# DSMMA Hemp Gi Reviewed!



## Never_A_Reflection (Nov 21, 2008)

​I have noticed on several forums and websites that Brazillian Jiu Jitsu students seem to dislike the Datsusara MMA Titaniumweave Gi because the cut is too baggy, the sleeves don't taper enough, and overall it just feels too much like a _judogi_. Well, after being in contact with Chris at Datsusara MMA, I have been sent one to review here, as well as on Sherdog, MartialTalk, and the JudoForum. Why have I done this? Because I'm a _judo__ka_, and I'm curious about the use of hemp in a _judogi_. Chris sent the gi via FedEx on Tuesday, November 11th, and it arrived on my doorstep on Saturday, November 15th. I put it on pretty much right away. For size references, I am 6'1" tall and 175 pounds.





​
My first impression of the gi was that it was a workhorse gi. It is unbleached and has a rich, natural color, and it doesn't seem to care about flaunting any special features it may have. The stitching is done with a thread that blends in well with the fabric, and I asked Chris what it was made of but all he knew was that it didn't take dye well, and was probably synthetic. That said, if you plan on buying one of these and dying it, just keep in mind that the threads are going to stand out. The fabric used in the jacket feels very tough and durable, and is somewhat rough on the inside, rather than the soft brushed feel of my cotton single-weave, and it does seem to weigh a little more than my cotton single-weave, but not so much as to be irritating. Something that may bother some _judoka _is that as this gi was designed for BJJ there is no _setsugi_ seam/stitching on the back, which means that it isn't going to lay quite as flat against your back while standing, but it will make it a little bit more comfortable while working your _newaza_. The fact that there is no diamond pattern embroidered on the skirt did bother me a bit, as it allowed me to pull the jacket out of my belt more easily than I would like, but I will probably take it to a local embroidery place eventually and see what they can do about that. The pants are made of the same 55/44 hemp/organic cotton blend, but in a smooth canvas that is very soft and comfortable, without losing the feeling of durability. Something I noticed when I put the pants on that I found to be very nice was the drawstring:



​
The rope drawstring didn't twist up inside the waistband of the pants like flat drawstrings tend to do, and that kept the fabric frum bunching uncomfortably as well. While the rope drawstrings are a common feature on high-end BJJ uniforms, they are pretty much unheard of on _judogi_. I also like the fact that there are three loops in the front of this gi, as my _karategi_ only has two, and my _judogi_ has just the middle one. Overall, the gi was comfortable enough that my girlfriend put it on and wouldn't take it off, so that's probably a good sign. Prior to washing (see picture above) the sleeves were just a little too long, and the pant legs were dragging on the floor a bit.

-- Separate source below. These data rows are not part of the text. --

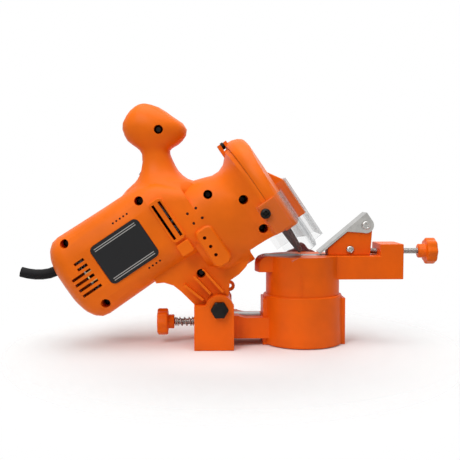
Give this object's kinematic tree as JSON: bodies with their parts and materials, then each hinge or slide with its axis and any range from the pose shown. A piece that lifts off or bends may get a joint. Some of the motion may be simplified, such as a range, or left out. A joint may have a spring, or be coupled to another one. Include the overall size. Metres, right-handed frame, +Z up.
{
  "type": "electric chainsaw sharpener",
  "caption": "Bench chain sharpener: a motor head with a guarded grinding disc tilts over a swivelling table with chain jaws, a clamp and a screw-adjusted chain stop.",
  "frame": {"origin": "on the table's swivel axis, at the plane of the base's underside", "axes": "+X towards the chain stop, -Y towards the front, +Z up from the bench"},
  "size_m": [0.3626, 0.1258, 0.2071],
  "materials": {
    "orange_plastic": "glass-filled nylon, satin",
    "orange_paint": "die casting, powder-coated orange",
    "black_plastic": "moulded, satin",
    "dark_red_plastic": "moulded, satin",
    "rubber": "soft, dull",
    "steel": "bright zinc plate",
    "dark_steel": "black oxide",
    "copper": "copper, enamelled or bare",
    "brass": "bare",
    "abrasive": "bonded abrasive, rough",
    "carbon": "pressed carbon",
    "clear_plastic": "clear polycarbonate"
  },
  "bodies": {
    "base": {"base_casting": "orange_paint", "arm_bar": "steel", "depth_nut": "steel", "pivot_bolt": "dark_steel", "pivot_nut": "dark_steel", "swivel_bolt": "dark_steel"},
    "depth_travel": {"depth_spring": "steel"},
    "depth_turn": {"depth_knob": "orange_plastic", "depth_screw": "steel"},
    "head": {"housing_near": "orange_plastic", "housing_far": "orange_plastic", "case_screw_1": "dark_steel", "case_screw_2": "dark_steel", "case_screw_3": "dark_steel", "case_screw_4": "dark_steel", "case_screw_5": "dark_steel", "case_screw_6": "dark_steel", "case_screw_7": "dark_steel", "case_screw_8": "dark_steel", "wheel_cover": "orange_plastic", "cover_screw": "dark_steel", "clear_guard": "clear_plastic", "guard_screw_near": "dark_steel", "guard_screw_far": "dark_steel", "stator_core": "dark_steel", "field_coil_upper": "copper", "field_coil_lower": "copper", "brush_holder_near": "brass", "brush_holder_far": "brass", "carbon_brush_near": "carbon", "carbon_brush_far": "carbon", "armature_bearing_rear": "steel", "armature_bearing_front": "steel", "spindle_bearing_rear": "steel", "spindle_bearing_front": "steel", "switch_body": "black_plastic", "strain_relief": "rubber"},
    "switch_rocker": {"rocker": "black_plastic"},
    "armature": {"armature_shaft": "steel", "armature_core": "dark_steel", "commutator": "copper", "fan": "black_plastic", "pinion": "steel"},
    "spindle": {"spindle_shaft": "steel", "drive_gear": "steel", "inner_flange": "steel", "grinding_disc": "abrasive", "outer_flange": "steel", "spindle_nut": "steel"},
    "table": {"table_casting": "orange_paint", "front_jaw": "steel"},
    "clamp_jaw": {"rear_jaw": "steel"},
    "clamp": {"clamp_screw": "steel", "clamp_knob": "dark_red_plastic"},
    "chain_stop": {"carriage": "orange_paint", "carriage_screw": "steel", "pawl_screw": "steel"},
    "stop_pawl": {"pawl": "steel"},
    "stop_turn": {"stop_screw": "steel", "stop_knob": "orange_plastic"}
  },
  "joints": [
    {"name": "head_tilt", "type": "hinge", "parent": "base", "child": "head", "pos_m": [-0.0733, 0, 0.0343], "axis": [0, -1, 0], "range_deg": [0, 13]},
    {"name": "depth_slide", "type": "slide", "parent": "base", "child": "depth_travel", "axis": [1, 0, 0], "range_m": [-0.006, 0], "deforming": ["depth_spring"]},
    {"name": "depth_screw_turn", "type": "hinge", "parent": "depth_travel", "child": "depth_turn", "pos_m": [-0.1173, 0, 0.0183], "axis": [1, 0, 0], "range_deg": [-2160, 0]},
    {"name": "switch_press", "type": "hinge", "parent": "head", "child": "switch_rocker", "pos_m": [-0.1381, 0, 0.15], "axis": [0, -1, 0], "range_deg": [0, 16]},
    {"name": "spindle_spin", "type": "hinge", "parent": "head", "child": "spindle", "pos_m": [-0.02986, 0, 0.1205], "axis": [0.829, 0, 0.5592], "continuous": true},
    {"name": "armature_spin", "type": "hinge", "parent": "head", "child": "armature", "pos_m": [-0.04943, 0, 0.14951], "axis": [0.829, 0, 0.5592], "continuous": true},
    {"name": "table_swivel", "type": "hinge", "parent": "base", "child": "table", "pos_m": [0, 0, 0.012], "axis": [0, 0, 1], "range_deg": [-35, 35]},
    {"name": "jaw_slide", "type": "slide", "parent": "table", "child": "clamp_jaw", "axis": [0, -1, 0], "range_m": [0, 0.003]},
    {"name": "clamp_turn", "type": "hinge", "parent": "clamp_jaw", "child": "clamp", "pos_m": [0.004, 0.0408, 0.0695], "axis": [0, -1, 0], "range_deg": [0, 1080]},
    {"name": "stop_slide", "type": "slide", "parent": "table", "child": "chain_stop", "axis": [1, 0, 0], "range_m": [-0.006, 0.0045]},
    {"name": "pawl_lift", "type": "hinge", "parent": "chain_stop", "child": "stop_pawl", "pos_m": [0.054, 0, 0.1026], "axis": [0, 1, 0], "range_deg": [0, 10]},
    {"name": "stop_screw_turn", "type": "hinge", "parent": "chain_stop", "child": "stop_turn", "pos_m": [0.1018, 0, 0.0797], "axis": [1, 0, 0], "range_deg": [-2700, 2025]}
  ],
  "couplings": [
    {"joint": "depth_screw_turn", "follows": "depth_slide", "rad_per_m": 6283.2},
    {"joint": "clamp_turn", "follows": "jaw_slide", "rad_per_m": 6283.2},
    {"joint": "stop_screw_turn", "follows": "stop_slide", "rad_per_m": 7854},
    {"joint": "armature_spin", "follows": "spindle_spin", "ratio": -3}
  ]
}
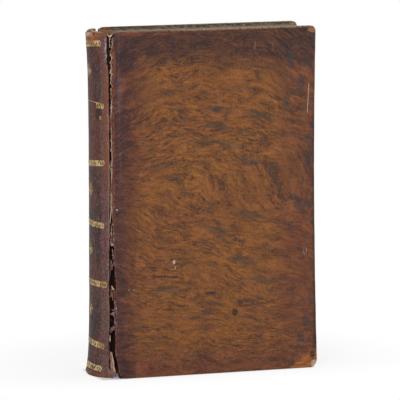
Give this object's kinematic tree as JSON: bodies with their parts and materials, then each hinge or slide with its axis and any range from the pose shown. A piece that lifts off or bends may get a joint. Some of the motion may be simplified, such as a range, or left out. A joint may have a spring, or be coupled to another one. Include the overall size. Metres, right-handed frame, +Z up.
{
  "type": "leather bound book",
  "caption": "Antique leather bound book standing closed, with a rounded gilt-tooled spine, stained calf boards and a cracked front joint. Both covers open.",
  "frame": {"origin": "middle of the bounding box at the tail edges that the book stands on", "axes": "+Z up, from tail to head; front cover faces -Y; spine at -X and fore-edge at +X"},
  "size_m": [0.1445, 0.0412, 0.215],
  "materials": {
    "cover_leather": "stained calf, polished and worn",
    "spine_leather": "dark stained calf, rubbed",
    "torn_leather": "bare flesh side, torn",
    "label": "remnant of a goatskin label",
    "gold_leaf": "gold leaf, rubbed",
    "millboard": "rope-fibre millboard",
    "leaves": "edges of laid paper, browned and dusty",
    "endpaper": "laid paper, browned at its edges",
    "spine_lining": "waste paper, pasted",
    "sewing_cord": "hemp",
    "endband": "worked silk, faded"
  },
  "bodies": {
    "text": {"text_block": "leaves", "front_free_endpaper": "endpaper", "rear_free_endpaper": "endpaper", "head_endband": "endband", "tail_endband": "endband", "sewing_cord_1": "sewing_cord", "sewing_cord_2": "sewing_cord", "sewing_cord_3": "sewing_cord", "sewing_cord_4": "sewing_cord", "sewing_cord_5": "sewing_cord", "spine_lining": "spine_lining", "spine_leather": "spine_leather", "label_remnant": "label", "torn_joint_leather": "torn_leather", "gilt_roll_1": "gold_leaf", "gilt_roll_2": "gold_leaf", "gilt_roll_3": "gold_leaf", "gilt_roll_4": "gold_leaf", "gilt_roll_5": "gold_leaf", "gilt_roll_6": "gold_leaf", "gilt_roll_7": "gold_leaf", "gilt_device_1": "gold_leaf", "gilt_device_2": "gold_leaf", "gilt_device_3": "gold_leaf", "gilt_device_4": "gold_leaf"},
    "front_cover": {"front_board": "millboard", "front_leather": "cover_leather", "front_pastedown": "endpaper", "front_cord_slips": "sewing_cord"},
    "rear_cover": {"rear_board": "millboard", "rear_leather": "cover_leather", "rear_pastedown": "endpaper", "rear_cord_slips": "sewing_cord"}
  },
  "joints": [
    {"name": "front_cover_hinge", "type": "hinge", "parent": "text", "child": "front_cover", "pos_m": [-0.06255, -0.02061, 0.00008], "axis": [0, -0.0227, -0.9997], "range_deg": [0, 180]},
    {"name": "rear_cover_hinge", "type": "hinge", "parent": "text", "child": "rear_cover", "pos_m": [-0.06255, 0.02061, 0], "axis": [0, 0, 1], "range_deg": [0, 180]}
  ]
}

Construction-wise, it has quite a bit of reinforcement to it, which is definitely a plus, and some of it was quite a surprise. The slits on the skirt of the jacket were reinforced all the way around by a strip of reinforcing tape that is a little over an inch wide:





Another thing that I noticed was that the bottom of the skirt was taped all the way around, which is not something I have seen in many _judogi_, although I have also never seen a _judogi_ rip or have any sort of damage down there, so perhaps it is unnecessary. The reinforcement in the armpits was pretty standard--5 rows of stitching through an almond-shaped patch of the same material the jacket is made from--but I was actually hoping for a bit more. I have found that quite a bit of stress it put on the back of the shoulder during Judo, so I would like to see the armpit reinforcement go further up the back. The lapel has 5 rows of stitching, and seems to be pretty soft for BJJ, but is about the same as my cotton single-weave _judogi_. I did notice, however, that the right side (inside lapel) is a bit thicker and stiffer than the left, and I'm not sure if it is by design or by accident. Some of the stitching on the hems is a bit 'wobbly', and while that probably isn't going to cause too much of a problem most of the time, I did find one place on the gi that could be a trouble spot:





​
The stitching is there, but it ran off the reinforcing tape and left enough of a gap that my thumb can get inside. This is on the inside of the right (interior) flap of the jacket, and this strip runs perpendicular to the lapel, so it isn't in a position to be easily snagged, but it is definitely a concern. I am sure that this is an isolated manufacturing error, but it does show something about the manufacturer's equipment and/or attention to detail. The stitching is all tight and feels strong, it just doesn't run straight all the time. The hem of the pants have two rows of stitching, which is pretty standard, and the pants are lined from just above the knee all the way to the hem, which is much nicer than the little patch of padding you get on many _judogi_ pants. The pants have some extra reinforcement to the crotch gusset, which is something I had not seen before, but definitely appreciate--afterall, who wants the crotch of their pants splitting open during an _uchi-mata_?



​
Something in the pants that I did find a bit disappointing, however, was the reinforcment of the vents. The vents are small, which I definitely like, as it helps keep fingers out of there, but the reinforcement is no more than I have in the pants of my _karategi_:



​
Overall, the construction of the gi is pretty sound, but there is always room for improvement, and I think that Chris is going to have to talk with his manufacturer about keeping an eye on the sewing machines a bit better.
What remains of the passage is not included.